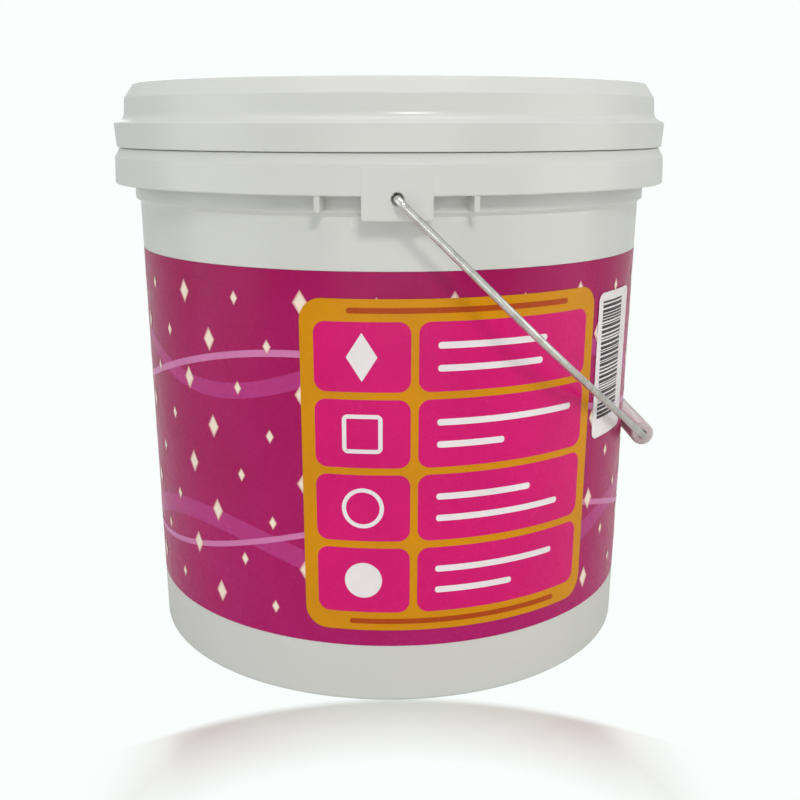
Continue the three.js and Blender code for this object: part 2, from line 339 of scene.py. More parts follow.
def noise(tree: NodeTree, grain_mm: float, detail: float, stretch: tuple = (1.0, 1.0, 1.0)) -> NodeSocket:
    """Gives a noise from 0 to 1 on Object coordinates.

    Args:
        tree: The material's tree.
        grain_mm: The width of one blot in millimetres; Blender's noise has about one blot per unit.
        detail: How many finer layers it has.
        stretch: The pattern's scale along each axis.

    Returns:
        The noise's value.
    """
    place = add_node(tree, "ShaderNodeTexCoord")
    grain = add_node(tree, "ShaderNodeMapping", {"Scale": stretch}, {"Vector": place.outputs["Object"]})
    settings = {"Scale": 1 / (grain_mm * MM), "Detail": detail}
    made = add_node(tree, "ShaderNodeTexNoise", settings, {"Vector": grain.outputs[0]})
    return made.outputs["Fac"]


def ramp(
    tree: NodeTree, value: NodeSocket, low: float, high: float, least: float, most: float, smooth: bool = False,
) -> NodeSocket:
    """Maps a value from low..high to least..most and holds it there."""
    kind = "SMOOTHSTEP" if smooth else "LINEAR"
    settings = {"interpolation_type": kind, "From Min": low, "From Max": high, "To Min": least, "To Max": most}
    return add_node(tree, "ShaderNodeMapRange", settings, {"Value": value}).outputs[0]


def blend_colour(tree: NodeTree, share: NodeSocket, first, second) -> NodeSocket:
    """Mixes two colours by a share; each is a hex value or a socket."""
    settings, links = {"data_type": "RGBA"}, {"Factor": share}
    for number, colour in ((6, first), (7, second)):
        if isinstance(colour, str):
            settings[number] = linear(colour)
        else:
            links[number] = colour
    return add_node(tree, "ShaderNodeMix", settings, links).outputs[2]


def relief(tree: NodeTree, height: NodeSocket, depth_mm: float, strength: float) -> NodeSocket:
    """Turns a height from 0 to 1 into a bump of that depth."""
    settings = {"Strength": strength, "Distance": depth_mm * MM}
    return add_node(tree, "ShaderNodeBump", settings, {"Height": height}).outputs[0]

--

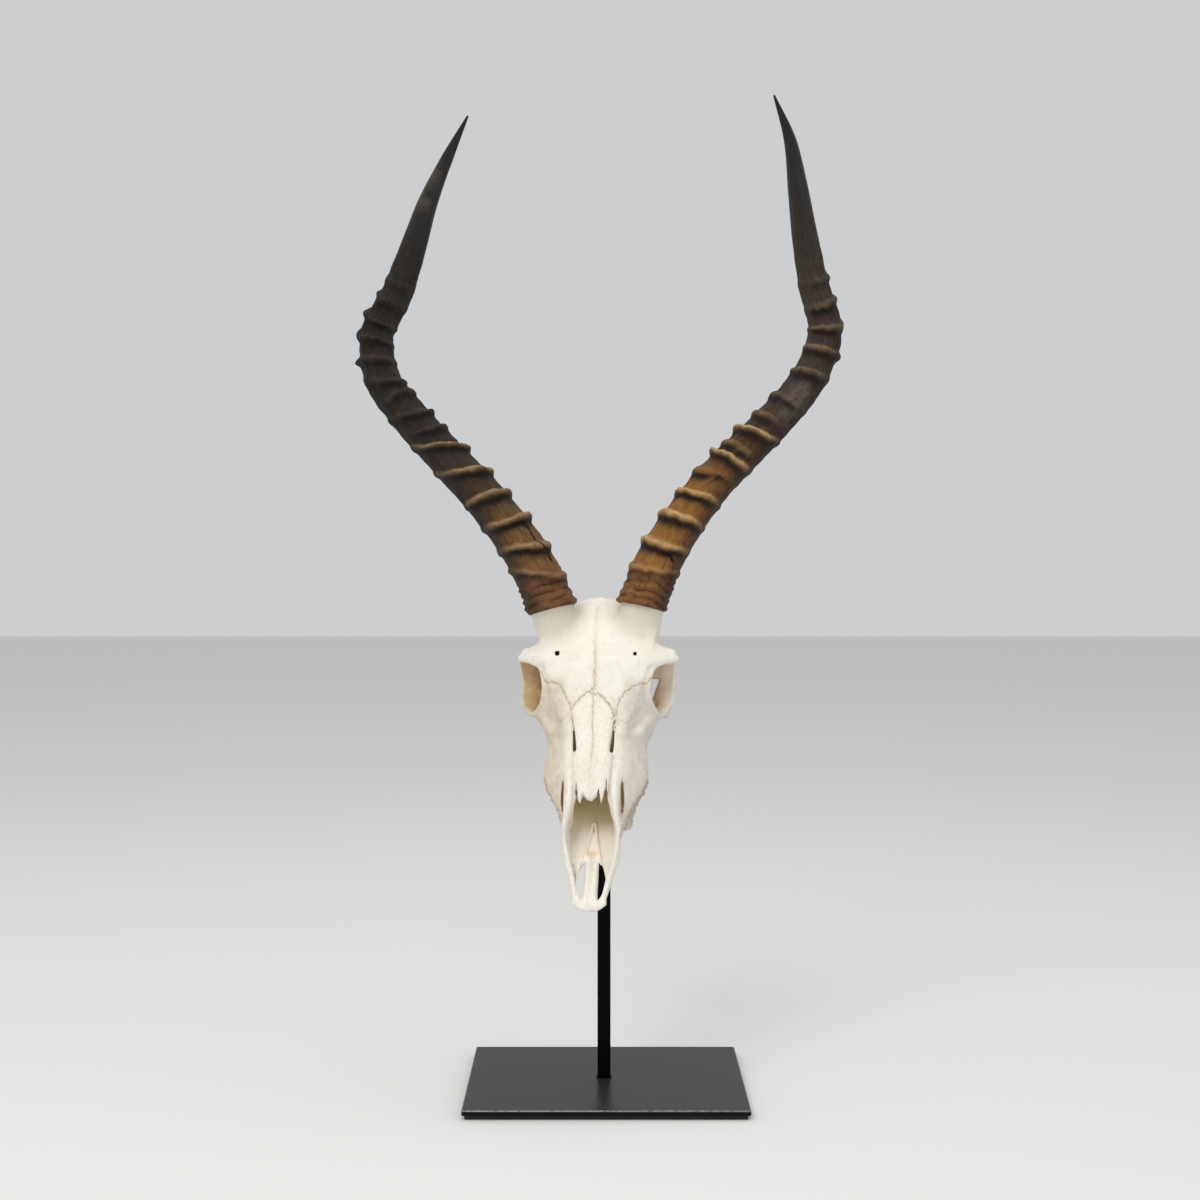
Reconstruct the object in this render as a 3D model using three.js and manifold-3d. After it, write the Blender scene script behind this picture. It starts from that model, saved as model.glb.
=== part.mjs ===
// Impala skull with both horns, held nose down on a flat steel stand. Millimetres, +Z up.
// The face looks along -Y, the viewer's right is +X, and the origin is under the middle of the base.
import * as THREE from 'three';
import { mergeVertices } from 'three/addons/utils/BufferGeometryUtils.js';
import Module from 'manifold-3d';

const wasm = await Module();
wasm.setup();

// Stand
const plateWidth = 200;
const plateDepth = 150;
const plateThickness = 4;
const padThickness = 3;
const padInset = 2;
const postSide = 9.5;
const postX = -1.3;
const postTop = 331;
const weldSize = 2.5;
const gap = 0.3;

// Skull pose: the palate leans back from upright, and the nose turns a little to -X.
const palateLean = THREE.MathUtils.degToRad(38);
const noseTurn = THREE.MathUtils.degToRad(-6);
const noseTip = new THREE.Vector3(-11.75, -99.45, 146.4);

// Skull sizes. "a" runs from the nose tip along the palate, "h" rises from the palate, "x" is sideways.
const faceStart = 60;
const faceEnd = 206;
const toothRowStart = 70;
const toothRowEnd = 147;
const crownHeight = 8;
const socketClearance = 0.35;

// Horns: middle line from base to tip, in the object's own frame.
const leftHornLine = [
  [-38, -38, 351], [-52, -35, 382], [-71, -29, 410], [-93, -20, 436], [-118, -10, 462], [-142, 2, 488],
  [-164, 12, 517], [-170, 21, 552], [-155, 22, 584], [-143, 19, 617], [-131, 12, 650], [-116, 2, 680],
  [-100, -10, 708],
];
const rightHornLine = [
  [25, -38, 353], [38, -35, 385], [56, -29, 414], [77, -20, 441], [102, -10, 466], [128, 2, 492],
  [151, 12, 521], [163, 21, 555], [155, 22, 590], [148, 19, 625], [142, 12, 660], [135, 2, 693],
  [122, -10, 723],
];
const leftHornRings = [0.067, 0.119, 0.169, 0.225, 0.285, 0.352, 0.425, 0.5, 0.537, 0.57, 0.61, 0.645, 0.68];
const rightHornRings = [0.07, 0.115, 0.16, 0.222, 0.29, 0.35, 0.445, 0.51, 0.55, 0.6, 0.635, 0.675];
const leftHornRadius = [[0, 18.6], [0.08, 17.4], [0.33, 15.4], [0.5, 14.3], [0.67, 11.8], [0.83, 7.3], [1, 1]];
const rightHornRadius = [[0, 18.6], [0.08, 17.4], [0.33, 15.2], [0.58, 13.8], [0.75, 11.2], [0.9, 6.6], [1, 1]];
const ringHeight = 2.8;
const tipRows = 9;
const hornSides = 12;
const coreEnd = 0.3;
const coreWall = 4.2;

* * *

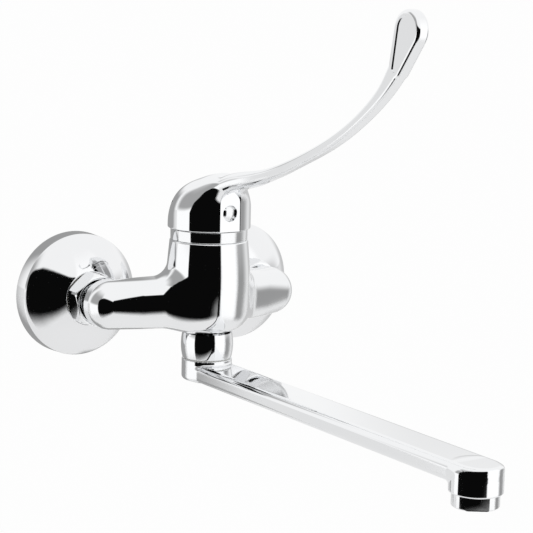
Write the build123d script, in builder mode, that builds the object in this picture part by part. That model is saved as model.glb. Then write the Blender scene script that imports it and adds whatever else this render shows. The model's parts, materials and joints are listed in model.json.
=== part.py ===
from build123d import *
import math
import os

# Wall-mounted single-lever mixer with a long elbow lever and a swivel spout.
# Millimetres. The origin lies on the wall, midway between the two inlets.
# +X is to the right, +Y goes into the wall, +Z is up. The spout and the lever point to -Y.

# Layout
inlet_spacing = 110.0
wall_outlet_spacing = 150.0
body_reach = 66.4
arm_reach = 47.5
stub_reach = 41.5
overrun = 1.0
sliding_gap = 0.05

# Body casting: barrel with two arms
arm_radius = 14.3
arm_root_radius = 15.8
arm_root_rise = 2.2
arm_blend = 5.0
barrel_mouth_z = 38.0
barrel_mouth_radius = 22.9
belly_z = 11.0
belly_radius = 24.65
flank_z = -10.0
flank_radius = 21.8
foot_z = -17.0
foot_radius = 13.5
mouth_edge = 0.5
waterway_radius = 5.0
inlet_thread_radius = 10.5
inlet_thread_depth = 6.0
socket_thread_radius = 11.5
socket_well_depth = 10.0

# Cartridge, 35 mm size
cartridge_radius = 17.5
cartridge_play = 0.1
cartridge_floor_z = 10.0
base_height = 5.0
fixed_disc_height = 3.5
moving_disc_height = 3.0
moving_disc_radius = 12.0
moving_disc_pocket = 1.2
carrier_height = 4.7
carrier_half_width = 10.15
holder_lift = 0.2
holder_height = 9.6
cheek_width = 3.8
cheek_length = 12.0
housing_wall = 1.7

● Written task
Return the exact lines from the line with "Continue the three.js" to the line with "on Object coordinates.", inclusive of both, with nothing added.

● Full response
Continue the three.js and Blender code for this object: part 2, from line 339 of scene.py. More parts follow.
def noise(tree: NodeTree, grain_mm: float, detail: float, stretch: tuple = (1.0, 1.0, 1.0)) -> NodeSocket:
    """Gives a noise from 0 to 1 on Object coordinates.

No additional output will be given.